_Work to do_: Your answer must consist solely of the number of lines that contain the word "caption".

_Given data_:
____

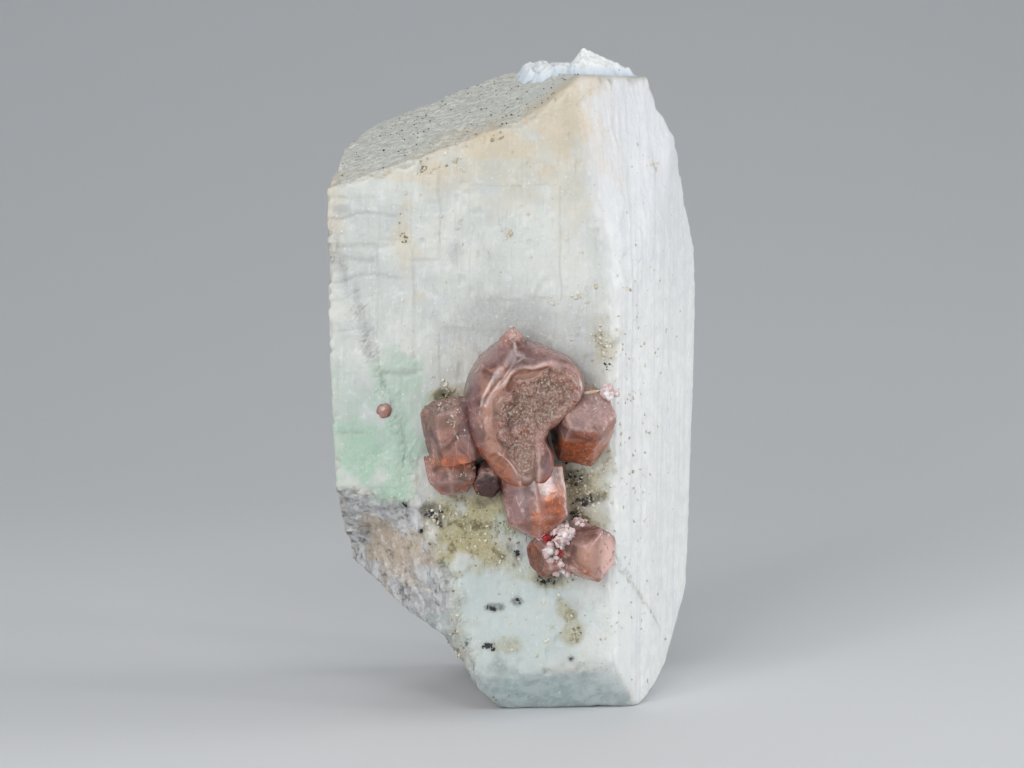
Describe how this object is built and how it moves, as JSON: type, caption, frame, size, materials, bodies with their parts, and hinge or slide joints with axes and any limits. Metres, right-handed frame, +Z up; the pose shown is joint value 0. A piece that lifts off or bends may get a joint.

____

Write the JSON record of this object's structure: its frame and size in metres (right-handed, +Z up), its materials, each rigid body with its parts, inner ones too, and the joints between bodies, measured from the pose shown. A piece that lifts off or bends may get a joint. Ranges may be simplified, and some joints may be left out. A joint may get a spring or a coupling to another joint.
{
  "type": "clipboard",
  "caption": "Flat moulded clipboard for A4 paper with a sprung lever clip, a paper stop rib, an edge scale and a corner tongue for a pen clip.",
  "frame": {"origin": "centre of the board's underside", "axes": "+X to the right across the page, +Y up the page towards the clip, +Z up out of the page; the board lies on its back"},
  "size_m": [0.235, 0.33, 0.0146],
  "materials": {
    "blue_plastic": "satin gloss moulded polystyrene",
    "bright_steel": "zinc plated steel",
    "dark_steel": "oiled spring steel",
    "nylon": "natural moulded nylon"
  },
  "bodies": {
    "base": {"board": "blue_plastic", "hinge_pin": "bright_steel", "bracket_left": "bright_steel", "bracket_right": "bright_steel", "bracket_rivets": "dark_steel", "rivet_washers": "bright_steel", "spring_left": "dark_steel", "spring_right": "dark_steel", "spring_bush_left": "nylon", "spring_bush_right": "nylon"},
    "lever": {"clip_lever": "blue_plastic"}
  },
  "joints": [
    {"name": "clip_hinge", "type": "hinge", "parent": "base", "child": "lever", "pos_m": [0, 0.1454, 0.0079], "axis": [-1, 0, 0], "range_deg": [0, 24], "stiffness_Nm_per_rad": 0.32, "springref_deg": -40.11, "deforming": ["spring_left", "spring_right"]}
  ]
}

____

_The result_: 2